Rising supply is a good as long as there is demand at a price that consumers are willing to pay. If not, we are looking at a softening market.
Depending on the data you trust, occupancy of short-term rentals is both up and down.
And they’re both true — it’s a matter of when (season) and where (region).
A recent short-term rental mid-year outlook from AirDNA predicted a 3% decline in occupancy for 2023. Another firm, Beyond, said that occupancy for July was pacing about 5 points below levels in July 2022.
But, according to data released by Transparent/OTA Insight this week, occupancy levels were 12% higher in the first quarter than in than the same period in 2020. And looking ahead, it said occupancy levels in key markets would be up 31% through the end of summer.
There are a number of reasons for the differences, including base-year comparison and seasonal changes. It also depends which markets you’re looking at.
Take Cape Cod, for instance — the idyllic summer weekend favorite that has enticed tourists with its seaside cottages and lobster rolls is undergoing a dry spell this summer. According to estimates from the Cape Cod & Islands Association of Realtors, the occupancy rate at vacation rentals is 20% lower this season than last.
Rising supply is one factor. In the case of Cape Cod, there were more than 16,000 short-term Cape rentals registered with the state this April, which is up from over 12,100 in March 2021.
As interest rates rise, and it becomes harder to sell homes, we can expect more supply of short-term rentals coming onto the market.
“We aren’t seeing a sizable shift in guest behavior that is fueling this fall in occupancy, but they just have so many options for their stay with short-term rental supply in the U.S. still growing in the double digits.” said Jeff Breece, manager of revenue management at Beyond Pricing. “The end effect is that we have 2022 prices at 2019 occupancy, which is bringing the industry down in 2023.”
Another reason for increased housing supply is that current homeowners prefer to hold onto their properties that were bought with historically low mortgage rates. Homeowners are choosing to rent out their homes instead of selling them in a soft market.
Anecdotal evidence, AirDNA analysis found, suggests that properties that would have been sold are now being rented out on a short-term or long-term basis until the housing market stabilizes.
Due to these factors, the supply forecast for listed nights in 2023 has been increased to 14% year-over-year, up from the previous forecast of 9%, putting pressure on occupancies.
So much so that some property managers in the Smoky Mountains are staring at empty properties for the upcoming July fourth holiday. A Tennessee-based property manager who handles 27 properties told Insider about the struggle to fill up nights in July.
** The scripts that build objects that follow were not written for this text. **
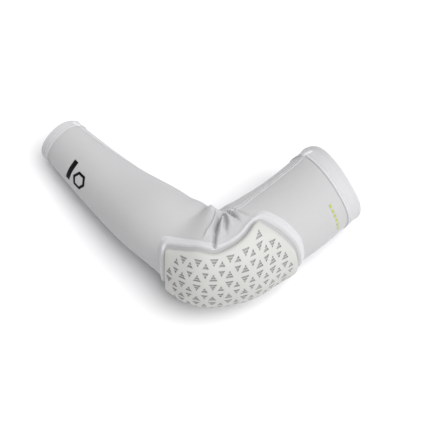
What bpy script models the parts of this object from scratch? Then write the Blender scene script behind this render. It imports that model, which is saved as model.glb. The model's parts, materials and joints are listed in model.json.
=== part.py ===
"""Padded elbow compression sleeve, filled to its worn shape and lying on its side, bent at the elbow.

The knit tube runs along a bent path in the XY plane: the forearm leg points to -X +Y, the upper arm
leg to +X +Y, and the moulded foam pad wraps the outside of the elbow, towards -Y. The sleeve is one
piece of cloth, cut here at two planes across X so that each leg can turn about the elbow.
Metres, +Z up, origin under the middle of the bounding box.
"""

import math

import bpy
from mathutils import Vector

MM = 0.001

# Pose of the bent tube
HALF_BEND = math.radians(43)        # each leg turns this much away from a straight arm
PIVOT = Vector((17.56, -10.99)) * MM   # the crook: the cross sections of the elbow fan out from here
HINGE_BELOW_CROOK = 58 * MM         # the elbow's axis, measured towards the pad
FAN = 36 * MM                       # length given to each half of the elbow fan along the path

# Tube, as distances from the crook line to its inner and outer walls
FOREARM_LENGTH = 216.6 * MM
UPPER_LENGTH = 140.6 * MM
FOREARM_STATIONS = (0, 40.6, 105.6, 216.6)
FOREARM_INNER = (0.5, 2.0, 11.4, 15.3)
FOREARM_OUTER = (91.5, 93.9, 89.0, 74.1)
UPPER_STATIONS = (0, 58, 140.6)
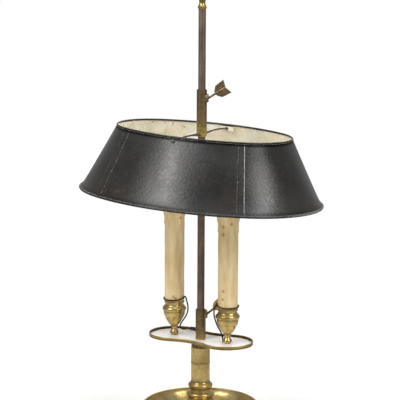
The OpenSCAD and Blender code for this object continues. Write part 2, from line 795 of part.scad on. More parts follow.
module lead_left() {
    hole = plate_hole_left;
    a = atan2(hole[1], hole[0]);
    color(flex_brown) flex(concat(lead_turn(-cup_x, left_turn),
        [for (p = left_drop) [p[0] - cup_x, p[1], tray_z + p[2]]],
        [for (p = [tape_from, tape_to]) [p[0], p[1], tray_z + p[2]]],
        [[-6.6, 8.3, tray_z + 7.4], [-4.4, 9, tray_z + 3.6], [hole[0], hole[1], tray_z],
            [hole[0], hole[1], collar_z + 0.6], [hole[0] * 0.9, hole[1] * 0.9, column_top - 2]],
        lane(a, column_top - 6)), lead_r);
}

module lead_right() {
    hole = plate_hole_right;
    color(flex_brown) flex(concat(lead_turn(cup_x, right_turn),
        [for (p = right_drop) [p[0] + cup_x, p[1], tray_z + p[2]]],
        [[hole[0], hole[1], tray_z + 2], [hole[0] - 0.2, hole[1], plate_z - 0.4]],
        [for (p = right_under) [p[0], p[1], column_top + p[2]]],
        lane(0, column_top - 6)), lead_r);
}

module taped_joint() {
    a = [tape_from[0], tape_from[1], tray_z + tape_from[2]];
    b = [tape_to[0], tape_to[1], tray_z + tape_to[2]];
    color(dark) difference() {
        rod_between(a, b, tape_d / 2);
        rod_between(a - unit(b - a), b + unit(b - a), lead_r + fit_gap);
    }
}

// ---------- shade ----------

shade_boss_z = arm_z + shade_key_up;

module shade_liner() {
    color(brass_dark) ring(liner_out, liner_in, shade_sleeve_low + 0.5, shade_sleeve_high - 0.5);
}

module shade_sleeve() {
    color(brass_dark) difference() {
        union() {
            translate([0, 0, shade_sleeve_low])
                cylinder(r = sleeve_out, h = shade_sleeve_high - shade_sleeve_low);
            boss(shade_boss_z, shade_key_turn);
        }
        translate([0, 0, shade_sleeve_low - cut])
            cylinder(r = sleeve_in, h = shade_sleeve_high - shade_sleeve_low + 2 * cut);
        key_hole(shade_boss_z, shade_key_turn, shade_key_rise);
    }
}

module shade_key() {
    color(brass_dark) arrow_key(shade_boss_z, shade_key_turn, shade_key_rise);
}

// One bowed arm from the sleeve to the wall, where its round end carries the shade
module shade_arm(side) {
    arm_r = arm_d / 2;
    pin_start = lug_in - arm_stop_t - body_gap;
    chord = pin_start - sleeve_out;
    bow_r = (pow(chord / 2, 2) + pow(arm_bow, 2)) / (2 * arm_bow);
    half = asin(chord / 2 / bow_r);
    taper_rise = arm_bow - bow_r + sqrt(pow(bow_r, 2) - pow(chord / 2 - arm_taper_l, 2));
    color(brass_dark) translate([0, 0, arm_z]) rotate([0, 0, shade_turn + (side > 0 ? 90 : -90)]) difference() {
        union() {
            translate([sleeve_out, 0, 0]) rotate([0, 90 - atan2(taper_rise, arm_taper_l), 0])
                cylinder(r1 = arm_root_d / 2, r2 = arm_r + arm_taper_step, h = arm_taper_l);
            translate([sleeve_out + chord / 2, 0, arm_bow - bow_r]) rotate([90, 0, 0])
                rotate([0, 0, 90 - half]) rotate_extrude(angle = 2 * half)
                    translate([bow_r, 0]) circle(r = arm_r);
            translate([pin_start, 0, 0]) rotate([0, 90, 0]) cylinder(r = arm_r, h = arm_end - pin_start);
            translate([pin_start - arm_stop_t, 0, 0]) rotate([0, 90, 0])
                cylinder(r = arm_r + 0.8, h = 2 * arm_stop_t);
            translate([arm_end, 0, 0]) rotate([0, 90, 0]) cylinder(r = arm_head_r, h = arm_head_t);
            translate([sleeve_in + 0.4, 0, 0]) rotate([0, 90, 0])
                cylinder(r = arm_root_d / 2 + arm_hub_out, h = sleeve_t + 1.2);
        }
        translate([0, 0, -arm_z / 4]) cylinder(r = sleeve_out, h = arm_z / 2);
    }
}

module shade_arm_front() {
    shade_arm(-1);
}

module shade_arm_back() {
    shade_arm(1);
}

// Carries children from the shade's own frame, with its origin between the arm ends
module shade_place() {
    translate([0, 0, arm_z]) rotate([0, 0, shade_turn]) rotate([0, shade_lean, 0])
        translate([shade_off, 0, 0]) children();
}

// A sector of the wall: r is its outer radius at the top rim
module wall_sector(r, span) {
    function wall_r(z) = r + (shade_up - z) * tan(slope);
    rotate([0, 0, -span / 2]) rotate_extrude(angle = span, $fn = wall_fn) polygon([
        [wall_r(panel_top) - sheet_w, panel_top], [wall_r(panel_top), panel_top],
        [wall_r(panel_low), panel_low], [wall_r(panel_low) - sheet_w, panel_low]]);
}

// The oval of a rim wire, out from the top rim of the wall: its four arcs in turn
function oval(out) =
    let (end_span = 2 * seam_angle, side_span = 180 - end_span)
    let (arcs = [[end_x, 0, end_r, 0, end_span], [0, -side_y, side_r, 90, side_span],
        [-end_x, 0, end_r, 180, end_span], [0, side_y, side_r, 270, side_span]])
    [for (c = arcs) for (t = [0 : wire_step / c[4] : 0.9999])
        let (a = c[3] + (t - 0.5) * c[4])
        [c[0] + (c[2] + out) * cos(a), c[1] + (c[2] + out) * sin(a)]];

module end_panel(side) {
    color(black_tole) shade_place() rotate([0, 0, side > 0 ? 0 : 180])
        translate([end_x, 0, 0]) wall_sector(end_r, 2 * seam_angle);
}

module side_panel(side) {
    color(black_tole) shade_place() difference() {
        rotate([0, 0, side * 90]) translate([-side_y, 0, 0]) wall_sector(side_r, 180 - 2 * seam_angle);
        arm_bore(side);
    }
}

// Hole for the end of an arm, in the shade's own frame
module arm_bore(side) {
    translate([-shade_off, 0, 0]) rotate([-side * 90, 0, 0])
        cylinder(r = arm_d / 2 + run_gap, h = arm_end + 2 * lug_t);
}

module shade_panel_front() {
    side_panel(-1);
}

module shade_panel_back() {
    side_panel(1);
}

module shade_panel_left() {
    end_panel(-1);
}

module shade_panel_right() {
    end_panel(1);
}

module rim_wire(out, z) {
    m = wire_sides;
    n = len(oval(0));
    rings = [for (k = [0 : m - 1])
        for (p = oval(out + wire_r * cos(360 * k / m))) [p[0], p[1], z + wire_r * sin(360 * k / m)]];
    walls = [for (k = [0 : m - 1]) for (i = [0 : n - 1])
        let (j = (i + 1) % n, a = k * n, b = (k + 1) % m * n)
        for (f = [[a + i, b + i, a + j], [a + j, b + i, b + j]]) f];
    color(black_tole) shade_place() polyhedron(points = rings, faces = walls);
}

module shade_top_wire() {
    rim_wire(-sheet_w / 2, shade_up);
}

module shade_bottom_wire() {
    rim_wire(shade_flare + lip_out - sheet_w, shade_low);
}

// Block soldered inside the wall, its back cut to the cone of the wall
module shade_lug(side) {
    color(dark) shade_place() difference() {
        intersection() {
            translate([-shade_off - lug_half, min(side * lug_in, side * (lug_in + 12)), -lug_h / 2])
                cube([2 * lug_half, 12, lug_h]);
            rotate([0, 0, side * 90]) translate([-side_y, 0, 0]) rotate([0, 0, -20])
                rotate_extrude(angle = 40, $fn = wall_fn) polygon([
                    [side_r / 2, -lug_h], [side_r / 2, lug_h],
                    [side_r - sheet_w + (shade_up - lug_h) * tan(slope), lug_h],
                    [side_r - sheet_w + (shade_up + lug_h) * tan(slope), -lug_h]]);
        }
        arm_bore(side);
    }
}

module shade_lug_front() {
    shade_lug(-1);
}

module shade_lug_back() {
    shade_lug(1);
}

base_dish();
base_ring();
base_weight();
base_felt();
rod_washer();
rod_nut();
inlet_grommet();
terminal_block();
feed_lead();
column_foot();
column_low_tube();
column_joint_ring();
column_high_tube();
rod();
finial();
tray_liner();
tray_plate();
tray_rail();
tray_sleeve();
tray_collar();
tray_nut();
tray_key();
cup_left();
cup_right();
cup_screws();
cup_nuts();
holder_stems();
lampholder_left();
lampholder_right();
candle_left();
candle_right();
bulb_caps();
bulb_left();
bulb_right();
lead_left();
lead_right();
taped_joint();
shade_liner();
shade_sleeve();
shade_arm_front();
shade_arm_back();
shade_key();
shade_panel_front();
shade_panel_back();
shade_panel_left();
shade_panel_right();
shade_top_wire();
shade_bottom_wire();
shade_lug_front();
shade_lug_back();
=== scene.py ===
import json
import math
import bmesh
import bpy
import numpy as np
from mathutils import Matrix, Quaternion, Vector


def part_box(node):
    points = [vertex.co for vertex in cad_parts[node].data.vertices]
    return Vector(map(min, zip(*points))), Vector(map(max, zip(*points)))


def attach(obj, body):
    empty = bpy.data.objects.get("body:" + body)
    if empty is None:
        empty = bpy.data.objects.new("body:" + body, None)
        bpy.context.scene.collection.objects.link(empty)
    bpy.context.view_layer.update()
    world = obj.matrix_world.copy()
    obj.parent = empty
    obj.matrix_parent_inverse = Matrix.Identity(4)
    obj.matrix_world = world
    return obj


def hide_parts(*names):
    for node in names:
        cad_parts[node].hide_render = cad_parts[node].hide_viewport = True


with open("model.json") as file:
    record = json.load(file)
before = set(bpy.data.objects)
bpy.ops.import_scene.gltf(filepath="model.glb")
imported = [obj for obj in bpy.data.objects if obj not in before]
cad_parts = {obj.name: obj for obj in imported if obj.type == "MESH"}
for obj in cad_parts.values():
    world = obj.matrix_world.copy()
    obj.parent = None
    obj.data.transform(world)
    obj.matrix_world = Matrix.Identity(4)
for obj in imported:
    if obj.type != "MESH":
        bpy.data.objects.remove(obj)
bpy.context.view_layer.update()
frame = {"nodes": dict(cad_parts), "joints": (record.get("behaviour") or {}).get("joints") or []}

nodes = frame["nodes"]
joints = {joint["name"]: joint for joint in frame["joints"]}
mm = 0.001


def cadBottom(node):
    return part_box(node)[0].z / mm


def cadTop(node):
    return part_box(node)[1].z / mm


# ---- camera, from the photograph's viewing angle ----
view = {
    "lens": 135,          # on a sensor 36 mm wide
    "distance": 1950,     # from the rod
    "height": 307,        # of the point on the rod that is half way up the picture
    "azimuth": 33.5,      # degrees, to the right end of the tray
    "elevation": 9,
    "roll": 0.3,          # the top of the rod leans to the right
    "rodColumn": 201.3,   # where the rod stands in a picture of 400 columns
}


def directionOf(azimuth, elevation):
    a, e = math.radians(azimuth), math.radians(elevation)
    return Vector((math.sin(a) * math.cos(e), -math.cos(a) * math.cos(e), math.sin(e)))


def makeCamera():
    data = bpy.data.cameras.new("photoCamera")
    data.lens, data.sensor_width = view["lens"], 36
    data.shift_x = (200 - view["rodColumn"]) / 400
    camera = bpy.data.objects.new("photoCamera", data)
    back = directionOf(view["azimuth"], view["elevation"])
    camera.location = Vector((0, 0, view["height"] * mm)) + back * view["distance"] * mm
    camera.rotation_mode = "QUATERNION"
    roll = Quaternion((0, 0, 1), math.radians(view["roll"]))
    camera.rotation_quaternion = back.to_track_quat("Z", "Y") @ roll
    bpy.context.scene.collection.objects.link(camera)
    bpy.context.scene.camera = camera


makeCamera()

# ---- colours and shader nodes ----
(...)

Meanwhile, over 2,100 U.S. cities and towns have received their first Airbnb booking, the company stated. In 2022, Airbnb hosts in the U.S. hosted about 44 million guests in areas where there are no hotels, generating more than $10.5 billion. So the market is becoming more widespread now with a bigger pool of stay options.
Another – perhaps the primary factor behind falling occupancy – is value. Today’s consumer is price sensitive and higher nightly rates in peak season would mean that people turn to budget-friendly options.
According to a survey conducted by Vacasa, about 90% of summer travelers this year made adjustments to their travel plans to save money. These adjustments included opting for driving instead of flying and selecting a more affordable travel day.
This should explain the rising popularity of sites like Whimstay and Getawaygogo that offer last-minute deals, usually two weeks out, to budget travelers.